## begin

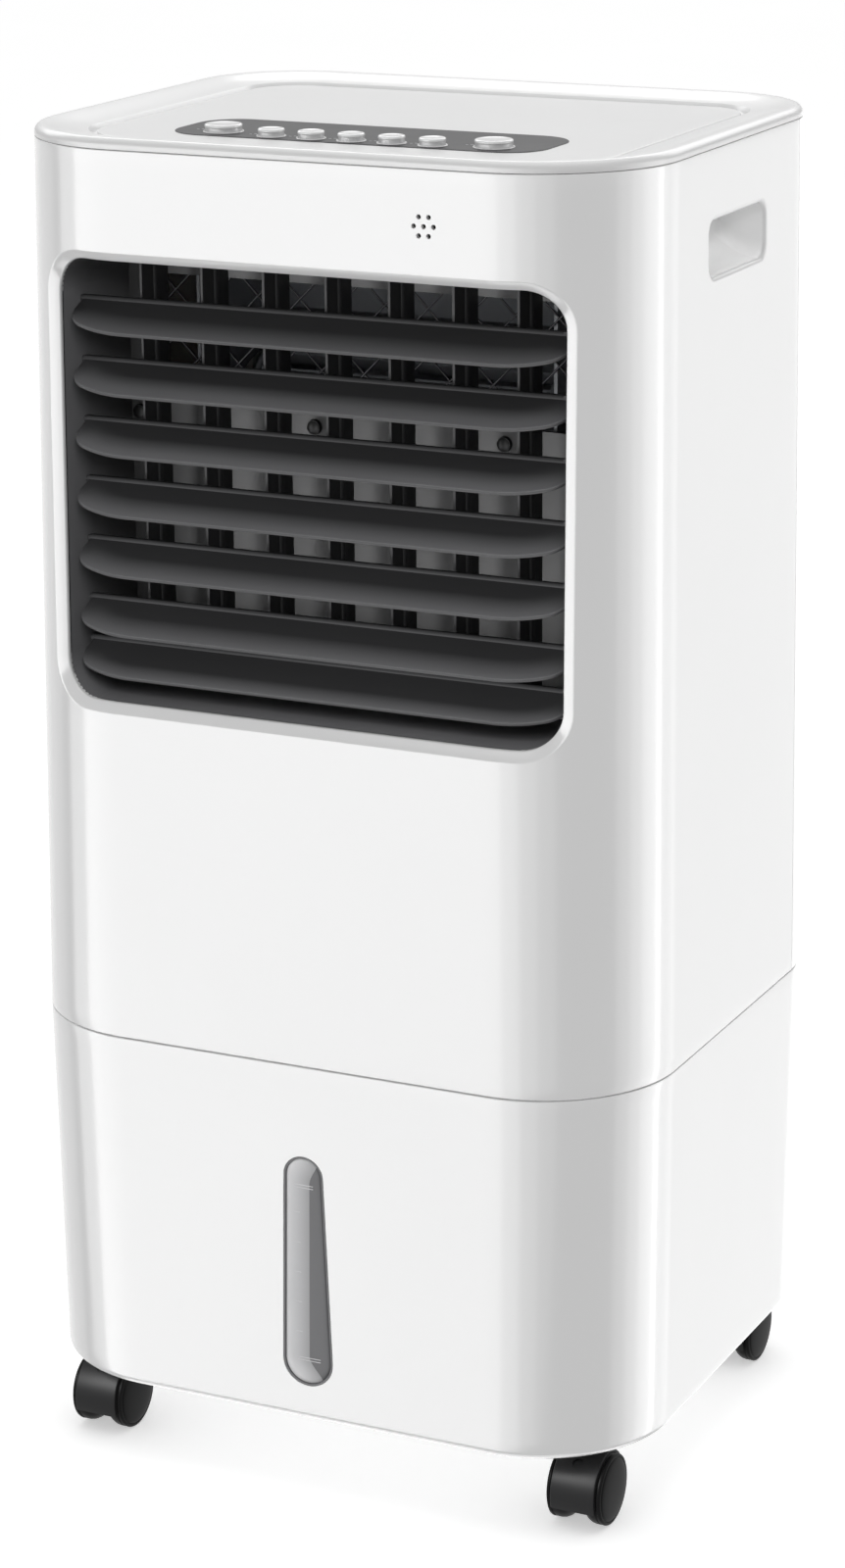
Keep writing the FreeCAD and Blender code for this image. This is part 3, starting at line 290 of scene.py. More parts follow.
def window_material():
    """Smoke-grey gauge: a lighter channel on the left, with painted shade darkening it towards the dark
    web, that rounds off over the web at both ends.
    """
    material, tree, shader, place = new_material("gauge_smoke_painted_shade")
    lean = tree.nodes.new("ShaderNodeMapping")
    lean.inputs["Rotation"].default_value = (0.0, -LEVEL_LEAN, 0.0)
    tree.links.new(place, lean.inputs["Vector"])
    split = tree.nodes.new("ShaderNodeSeparateXYZ")
    tree.links.new(lean.outputs["Vector"], split.inputs["Vector"])
    edge = LEVEL_WEB_X - LEVEL_Z[1] * sin(LEVEL_LEAN)
    height = split.outputs["Z"]
    bottom, top = LEVEL_Z
    upper = add_range(tree, height, top - 17.0 * MM, top - 1.0 * MM, 0.0, -5.5 * MM, smooth=True)
    lower = add_range(tree, height, bottom + 3.0 * MM, bottom + 19.0 * MM, -9.0 * MM, 0.0, smooth=True)
    beside = add_sum(tree, split.outputs["X"], add_sum(tree, upper, lower))
    # Painted shade: the channel goes from light grey at its left to mid grey at the web.
    painted_shade_ramp = add_range(tree, beside, edge - 15.0 * MM, edge, 0.0, 1.0)
    web = add_range(tree, beside, edge, edge + 0.3 * MM, 0.0, 1.0)
    cloud = add_noise(tree, place, 60.0, 3.0)
    left = add_mix(tree, painted_shade_ramp, (0.84, 0.84, 0.85), (0.40, 0.40, 0.41))
    both = add_mix(tree, web, left, (0.115, 0.115, 0.12))
    tint = add_mix(tree, add_range(tree, cloud, 0.3, 0.7, 0.0, 0.06), both, (0.24, 0.24, 0.25))
    link_surface(tree, shader, tint, add_range(tree, cloud, 0.3, 0.7, 0.30, 0.36))
    shader.inputs["Specular IOR Level"].default_value = 0.22
    add_bump(tree, shader, add_noise(tree, place, 350.0, 2.0), 0.04, 0.0002)
    return material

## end

Exercise goal:
Repeat the data exactly. Leave nothing out.

Answer to this problem:
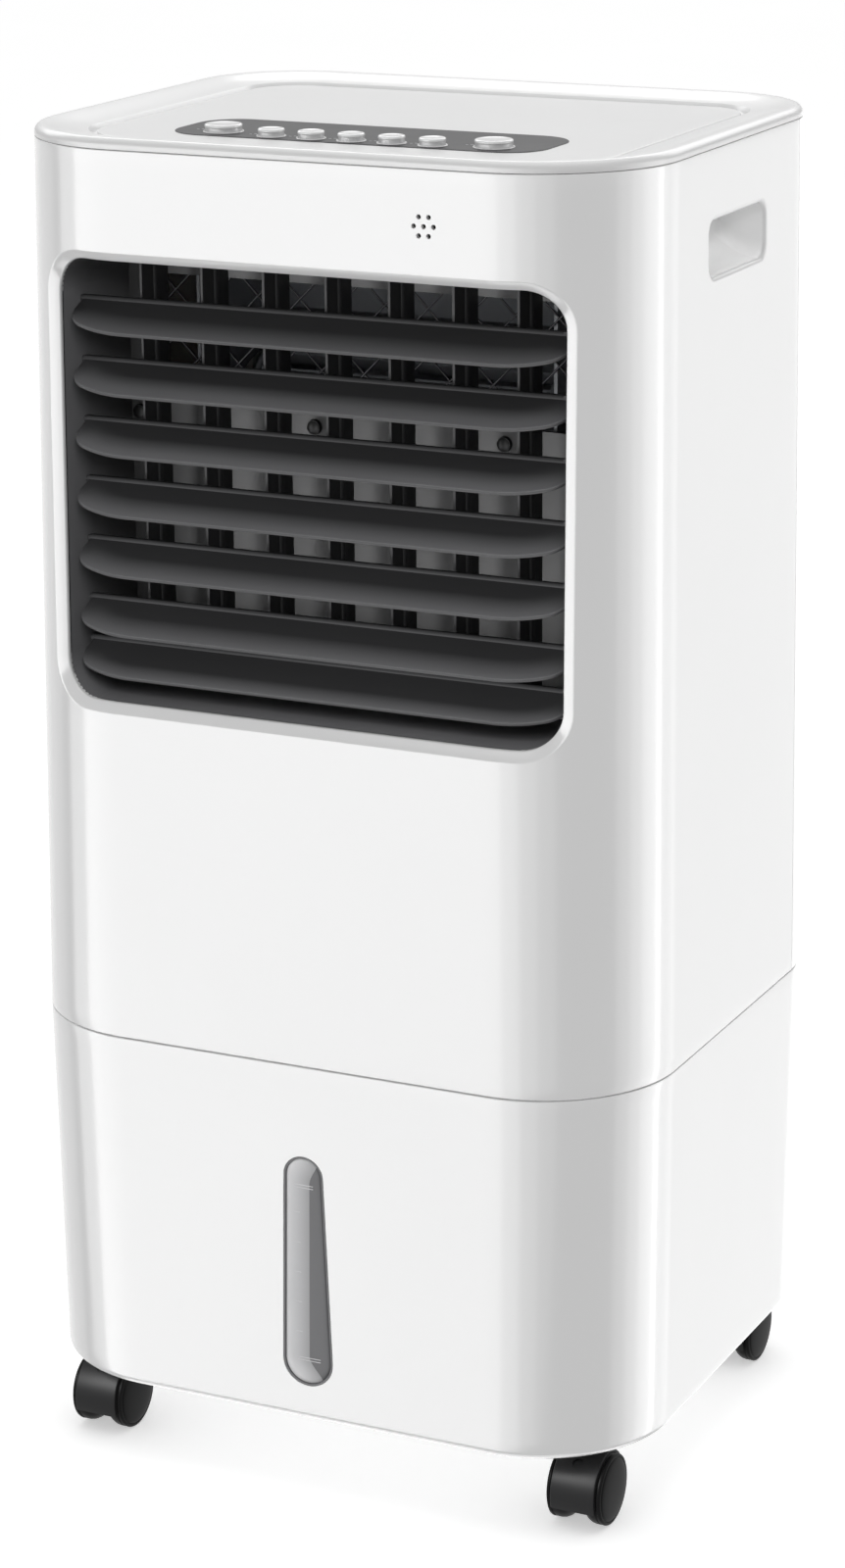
Keep writing the FreeCAD and Blender code for this image. This is part 3, starting at line 290 of scene.py. More parts follow.
def window_material():
    """Smoke-grey gauge: a lighter channel on the left, with painted shade darkening it towards the dark
    web, that rounds off over the web at both ends.
    """
    material, tree, shader, place = new_material("gauge_smoke_painted_shade")
    lean = tree.nodes.new("ShaderNodeMapping")
    lean.inputs["Rotation"].default_value = (0.0, -LEVEL_LEAN, 0.0)
    tree.links.new(place, lean.inputs["Vector"])
    split = tree.nodes.new("ShaderNodeSeparateXYZ")
    tree.links.new(lean.outputs["Vector"], split.inputs["Vector"])
    edge = LEVEL_WEB_X - LEVEL_Z[1] * sin(LEVEL_LEAN)
    height = split.outputs["Z"]
    bottom, top = LEVEL_Z
    upper = add_range(tree, height, top - 17.0 * MM, top - 1.0 * MM, 0.0, -5.5 * MM, smooth=True)
    lower = add_range(tree, height, bottom + 3.0 * MM, bottom + 19.0 * MM, -9.0 * MM, 0.0, smooth=True)
    beside = add_sum(tree, split.outputs["X"], add_sum(tree, upper, lower))
    # Painted shade: the channel goes from light grey at its left to mid grey at the web.
    painted_shade_ramp = add_range(tree, beside, edge - 15.0 * MM, edge, 0.0, 1.0)
    web = add_range(tree, beside, edge, edge + 0.3 * MM, 0.0, 1.0)
    cloud = add_noise(tree, place, 60.0, 3.0)
    left = add_mix(tree, painted_shade_ramp, (0.84, 0.84, 0.85), (0.40, 0.40, 0.41))
    both = add_mix(tree, web, left, (0.115, 0.115, 0.12))
    tint = add_mix(tree, add_range(tree, cloud, 0.3, 0.7, 0.0, 0.06), both, (0.24, 0.24, 0.25))
    link_surface(tree, shader, tint, add_range(tree, cloud, 0.3, 0.7, 0.30, 0.36))
    shader.inputs["Specular IOR Level"].default_value = 0.22
    add_bump(tree, shader, add_noise(tree, place, 350.0, 2.0), 0.04, 0.0002)
    return material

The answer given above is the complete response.